The court went on to state that in dividing the marital estate, a judge’s role is to achieve equity, not to punish one of the parties. The trial court was more intent on imposing punishment then on equitably apportioning the marital property. The dispositional ruling dividing the marital property with Plaintiff receiving 70% and Defendant receiving 30% was inequitable. This issue was remanded by the Court of Appeals to the trial court for the purpose of achieving a division of property that is fair and equitable.

The next issue was Defendant’s argument that the trial court abused its discretion in failing to input to Plaintiff earnings more reflective of her true earning capability for the purpose of calculating Defendant’s child support obligation and in awarding spousal support. The court agreed with respect to child support, but not spousal support. The trial court determined that Plaintiff had the ability to earn $50,000 a year, either as a nurse, or a nurse and dance instructor, yet used Plaintiff’s lesser part-time employment income to calculate Defendant’s child support obligation. The Court of Appeals concluded that the trial court’s decision to not impute income more relevant to Plaintiff’s earning ability was outside the range of reasonable and principle outcomes, and therefore, an abuse of discretion. Under these circumstances, it was unreasonable and unprincipled to place nearly 100% of the children’s financial responsibility on the Defendant. Under the Michigan Child Support formula, there is guidance to trial courts to determine whether to impute income to a party. These are the factors to be considered:

(b) Prior employment experience;

(c)  Education level;

(d) Physical and mental disabilities;

(e) The presence of parties’ children in the individual’s home and its impact on the earnings;

(f)  Availability of employment in the local geographical area;

(g) The prevailing wage rates in the local geographical area;

(h) Special skills and training; or

(i)   Whether there is any evidence that the individual in question is able to earn the imputed income. [2004 MCSF 2.10(E).]

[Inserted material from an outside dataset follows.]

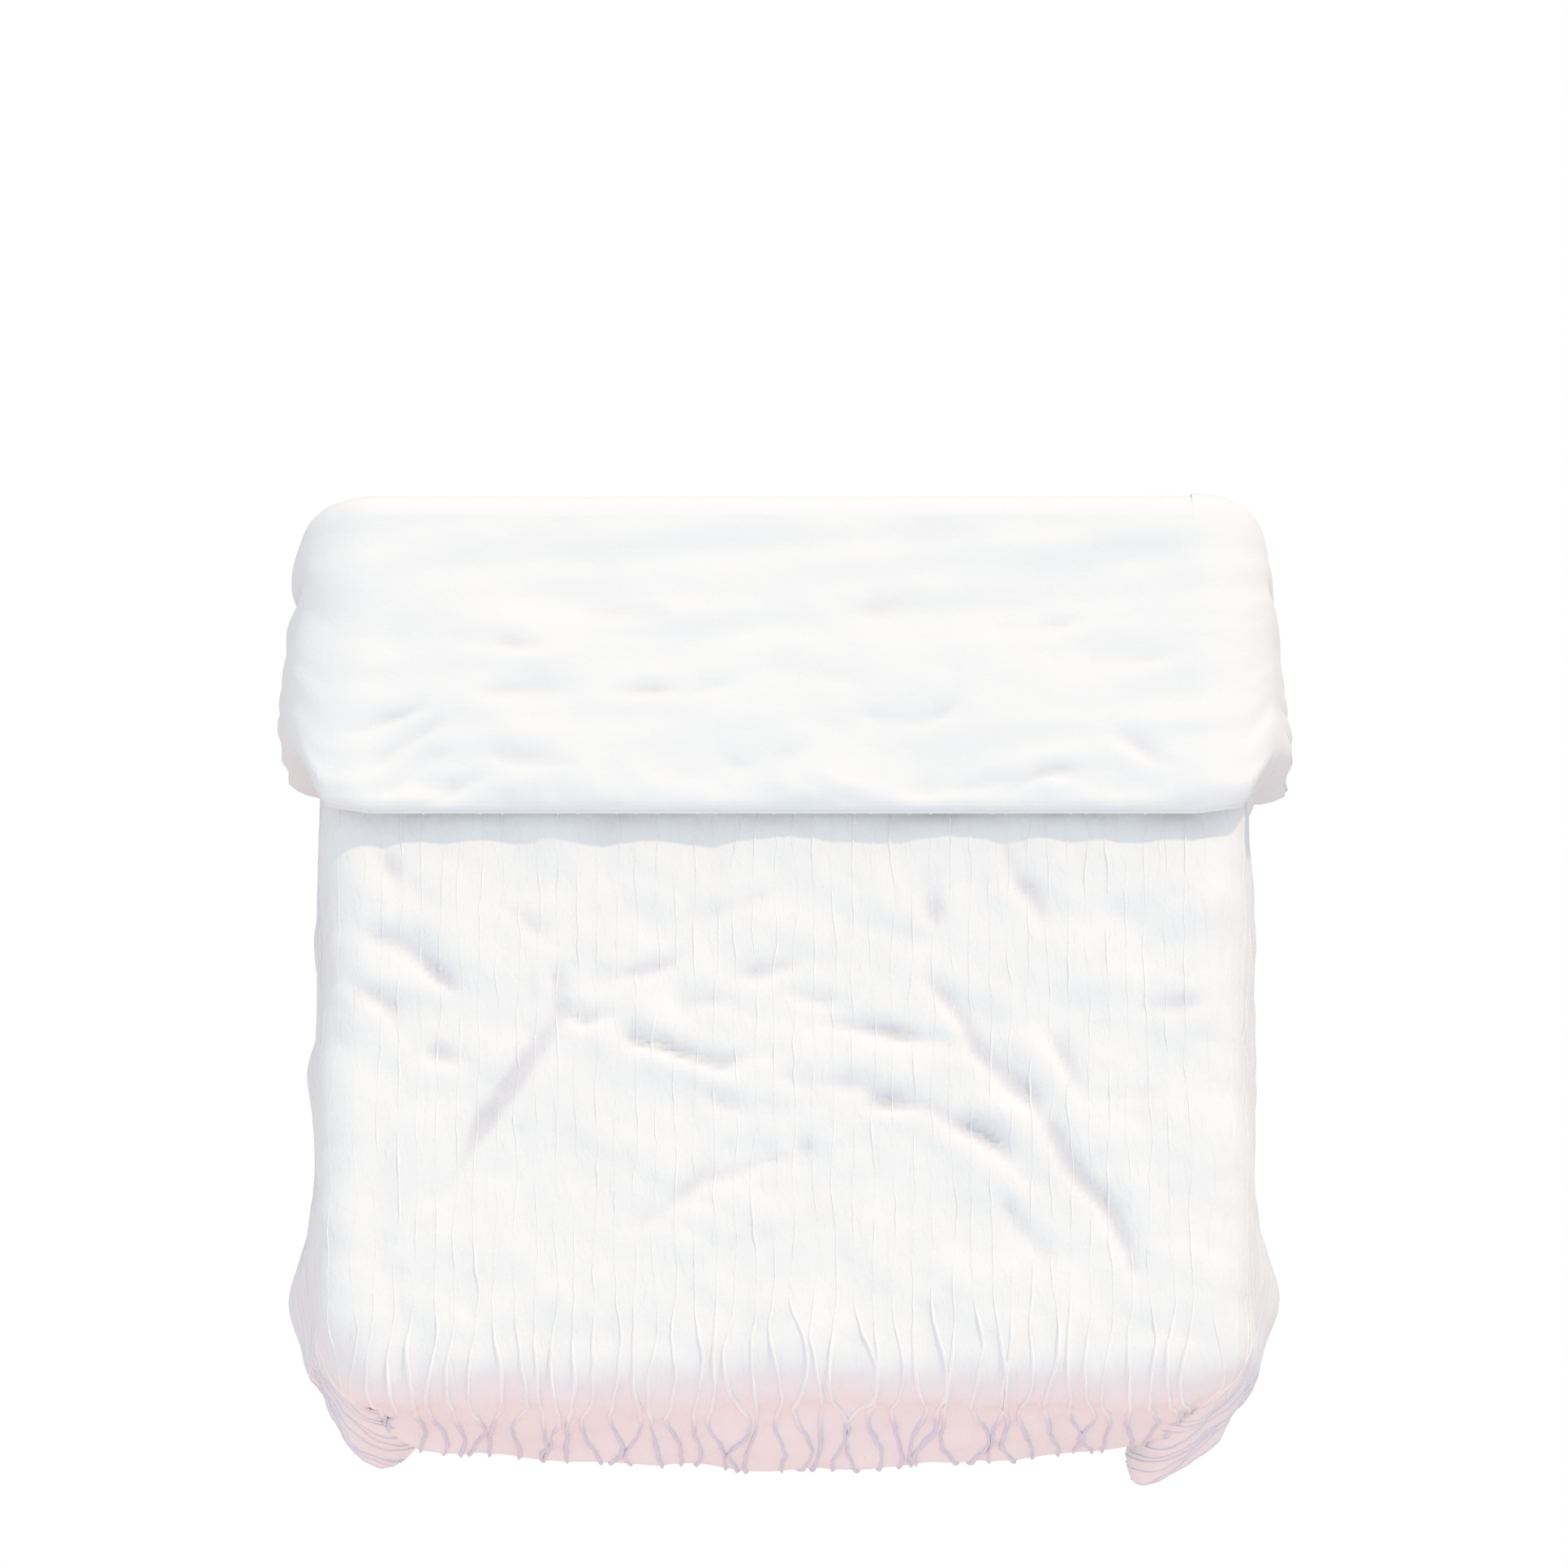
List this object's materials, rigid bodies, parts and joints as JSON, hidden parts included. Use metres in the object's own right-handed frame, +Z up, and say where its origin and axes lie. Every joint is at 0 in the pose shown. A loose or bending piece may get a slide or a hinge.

Finally, with regard to spousal support, the trial court weighed a number of factors for finding that most favored Plaintiff’s request for spousal support, and granted one year aimed at assisting Plaintiff’s transition to become a full-time working mother. The Court of Appeals concluded that this was just and reasonable under the circumstances.



The Court of Appeals affirmed on most issues and reversed and remanded on the issues concerning property division and child support.



While I have summarized the key points, this is a case that is worth reading in its entirety. It is also a cautionary tale as to why divorces should be settled, because sadly, no matter who the judge is, or how fine the attorneys are in trying a case, the parties lose control of their lives, and often end up with a decision that makes no one happy.